The fear of a surprise attack and the necessity for retaliation soon dominated the strategic thinking of the Cold War. Every year, technological advances compressed time and added more urgency to decision-making……..
The dangers of “launch-on-warning” have been recognized since the idea was first proposed, during the Eisenhower Administration. After the Cuban Missile Crisis, McNamara advised Kennedy that the United States should never use its nuclear weapons until a nuclear detonation had occurred on American soil, and could be attributed to an enemy attack. ….. After the end of the Cold War, a Russian surprise attack became extremely unlikely. Nevertheless, hundreds of Minuteman III missiles remained on alert. The Cold War strategy endured because, in theory, it deterred a Russian attack on the missiles. McNamara called the policy “insane,” arguing that “there’s no military requirement for it.” George W. Bush, while running for President in 2000, criticized launch-on-warning, citing the “unacceptable risks of accidental or unauthorized launch.” Barack Obama, while running for President in 2008, promised to take Minuteman missiles off alert, warning that policies like launch-on-warning “increase the risk of catastrophic accidents or miscalculation.” Twenty scientists who have won the Nobel Prize, as well as the Union of Concerned Scientists, have expressed strong opposition to retaining a launch-on-warning capability. It has also been opposed by former Secretary of State Henry Kissinger, former Secretary of State George Shultz, and former Senator Sam Nunn. And yet the Minuteman III missiles still sit in their silos today, armed with warheads, ready to go……..
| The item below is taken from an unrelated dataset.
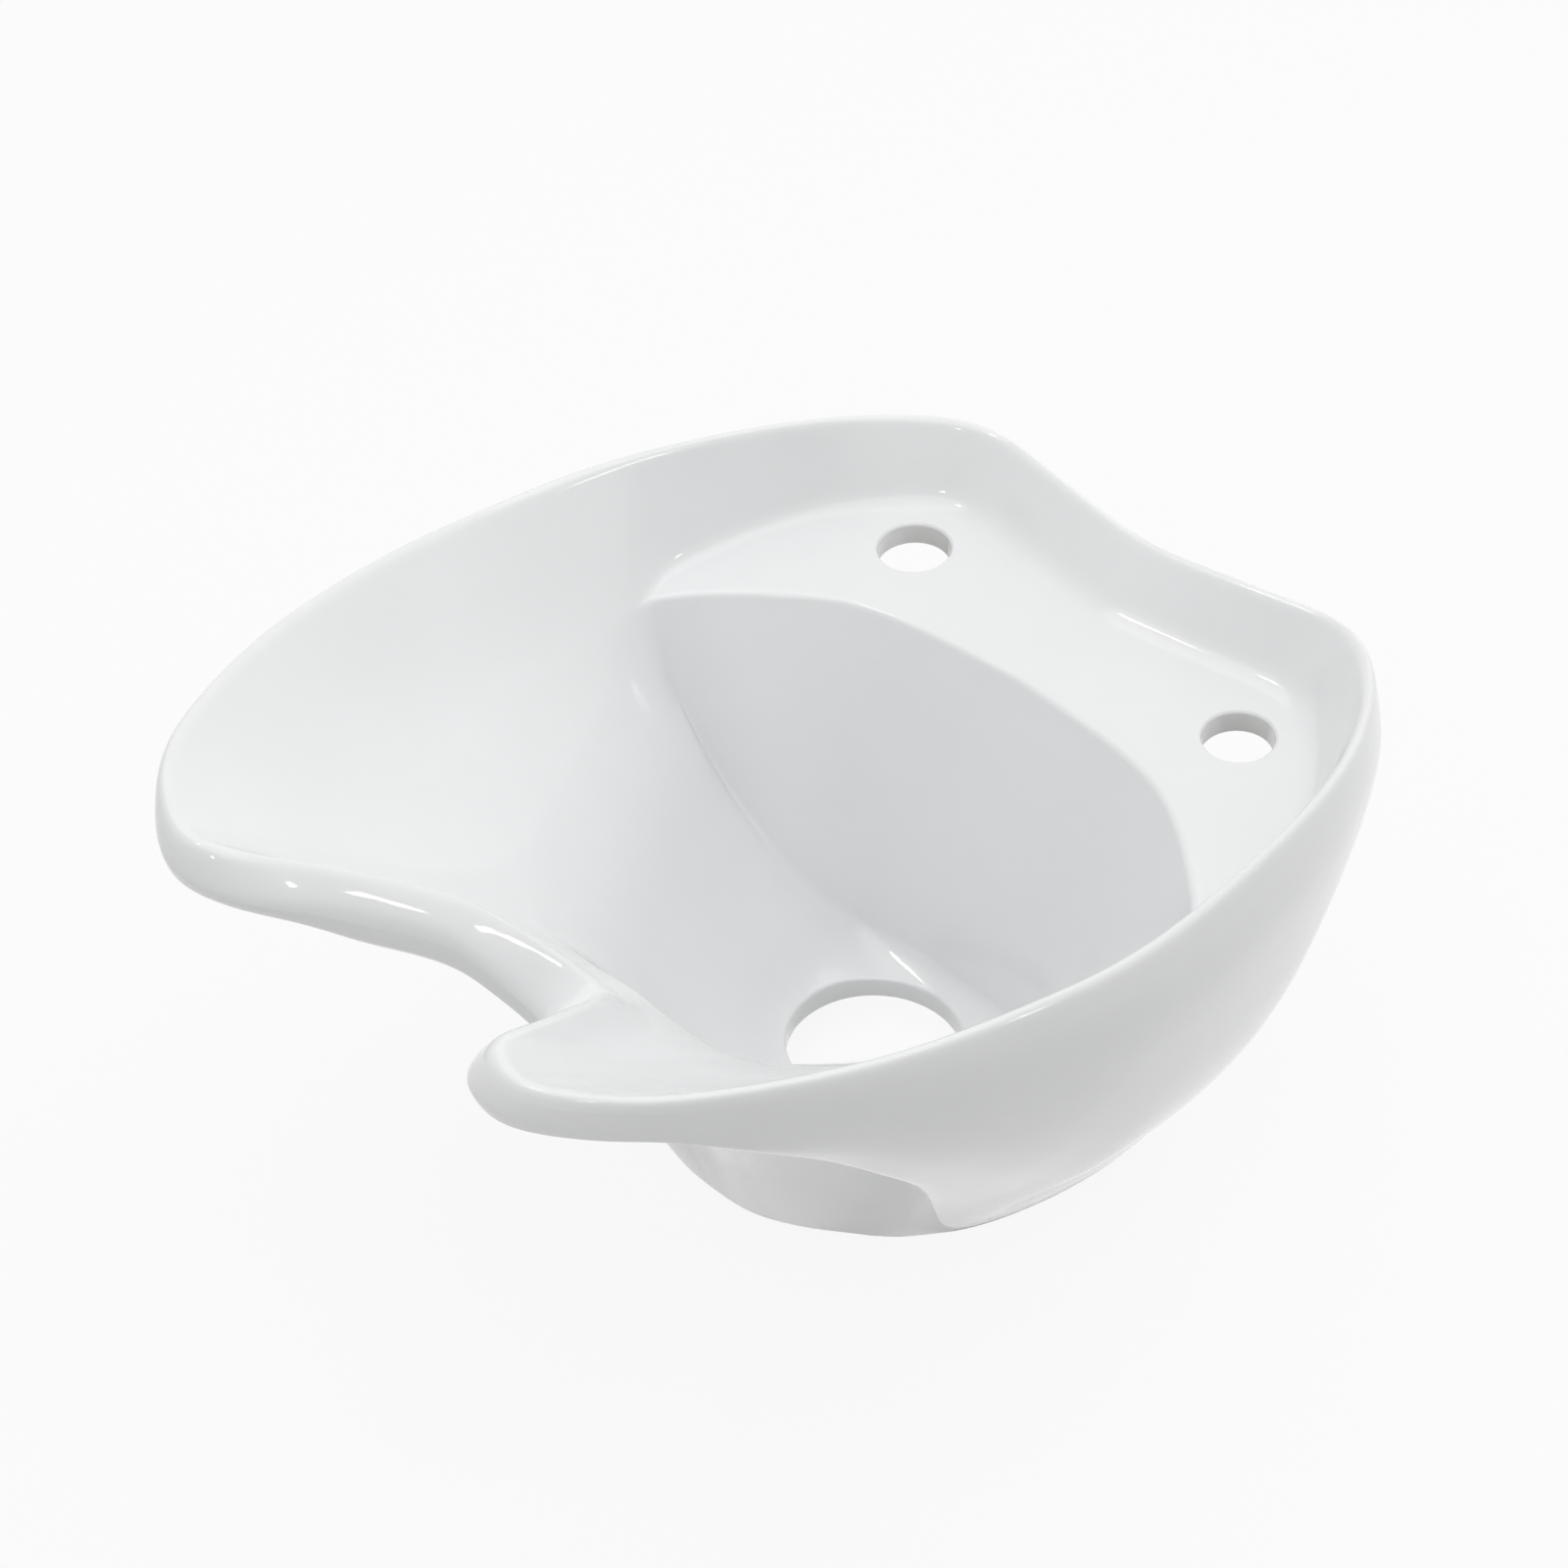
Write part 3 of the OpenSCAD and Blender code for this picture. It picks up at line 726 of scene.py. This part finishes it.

Donald Trump and Vladimir Putin confront a stark choice: begin another nuclear-arms race or reduce the threat of nuclear war. Trump now has a unique opportunity to pursue the latter, despite the bluster and posturing on both sides. His admiration for Putin, regardless of its merits, could provide the basis for meaningful discussions about how to minimize nuclear risks. Last year, General James Mattis, the former Marine chosen by Trump to serve as Secretary of Defense, called for a fundamental reappraisal of American nuclear strategy and questioned the need for land-based missiles. During Senate testimony, Mattis suggested that getting rid of such missiles would “reduce the false-alarm danger.” Contrary to expectations, Republican Presidents have proved much more successful than their Democratic counterparts at nuclear disarmament. President George H. W. Bush cut the size of the American arsenal in half, as did his son, President George W. Bush. And President Ronald Reagan came close to negotiating a treaty with the Soviet Union that would have completely abolished nuclear weapons.